It’s kind of crazy how much Aaron Sorkin’s writing vacillates between being really damn good and really damn bad. And that’s coming from someone who dutifully watched every single episode of The Newsroom. His dialogue is almost always filled with verve and wit. Whether it all amounts to something beyond that is another story. Sometimes it can all come out as grandstanding, his characters taking on the superpower to use their words as weapons, more than just verbal jabs. Molly’s Game is much of that same conceit; telling a story about a woman in man’s world loses its power when the men are verbalizing what that woman feels. And there’s no reflexivity to that fact, just a terrible conscious decision to give the main character less of an identity than her male counterparts.

This is the story of Molly Bloom (Jessica Chastain), a once Olympic hopeful who built an empire of high-stakes underground gambling before being busted by the FBI for it. It also probably doesn’t help that her illegal gambling ring is tied to the Russian mob and other unsavory folk.

One thing I thought I’d never attribute to Sorkin is boredom. I’ve always found his writing to be endlessly entertaining, even when it doesn’t amount to anything in the endgame. He’s no slouch in the director’s chair, either. It’s apparent that he understands how his words carry some kind of weight as he shoots a very talky movie with confidence. There’s no quick cutting or fast zooms like his dialogue can sometimes bring on. He’s a big believer that the one shot-two shot way of shooting dialogue is what’ll work, and it does. Even the crosscutting between Molly’s early skiing efforts and her life as the head of a gambling ring don’t feel forced; they can sometimes feel exhilarating. But those tools can’t sustain a 140-minute runtime, which feels like it goes on forever with no clear sight on a conclusion. Then that conclusion comes and reinforces my worst fear: that Molly’s distrust in everyone but herself is because of some bad parenting.

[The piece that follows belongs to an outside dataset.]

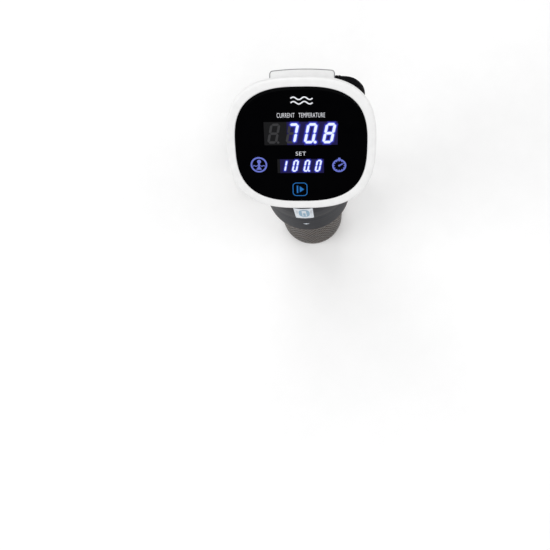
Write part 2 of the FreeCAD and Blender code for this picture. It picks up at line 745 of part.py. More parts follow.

There’s pleasure to be gleamed from Chastain’s subtle performance. When Sorkin is calling upon her to move quick, she does so with grace. When he wants her to move slow, Chastain is exacting. The emotional thrust of Molly’s Game relies on Chastain to sell Molly Bloom as she sells the ruse that she’s a confident businesswoman in complete and confident control of her business, and Chastain does exactly that. I’m still convinced that given the chance to go full camp, Chastain would excel. Alas, Molly’s Game is too dunderheaded for that, too safe to break from its conventional roots and actually say something.

Like with most of Sorkin’s work, the performances here are incredibly strong. The attorney forced to represent Molly can be a really tired role, especially as he immediately notices that Molly isn’t all that she seems, but Idris Elba has the power of an interrogator and this immense empathy in his acting, and that shines here. The real stunner of a performance comes from Bill Camp’s gambling addict, Harlan Eustice. His downward spiral when someone keeps bluffing him is thrilling and becomes a movie with a movie. How Molly will treat the situation sets up big dramatic heft for her, but she can’t help but feel for this guy who looks emphatically blue collar. Camp is a magician at making the common man’s plight fully realized, much more than Sorkin is willing to explore.

Kevin Costner, on the other hand, gets saddled with being the bad dad. Molly’s many insecurities are drawn from her relationship with her father, who also was her rough and tough skiing trainer. Short story short: He cheated on Molly’s mother and pushed his daughter to the brink, and he really wants to atone for that. Unfortunately, that same atonement is meant to be a big revelation for the audience. We’re supposed to really understand Molly after their climactic conversation on a park bench, but it all comes out false. Molly is a self-made woman who is much more complicated than a bad parenting revelation in Act Three. If the revelation was to be more true, Sorkin would’ve shown over the course of the film how Costner’s character’s misdeeds informed the Molly we see today. Instead, we get a forced conclusion that cracks open all of Molly’s Game, exposing that its not the feminist scripture it purports to be.

Just because you put a female character at the front and center of your film doesn’t mean you aren’t being sexist. You can see the fakeness in the male characters, always showing power over Molly despite her best efforts. But of course, Sorkin doesn’t believe that to be true, so he carries on with his “men talking in rooms” aesthetic with nary a qualm of how it’ll speak to the female protagonist he’s created. That’s a shame too, because Chastain is one of the best people working today that could carry that feminist narrative.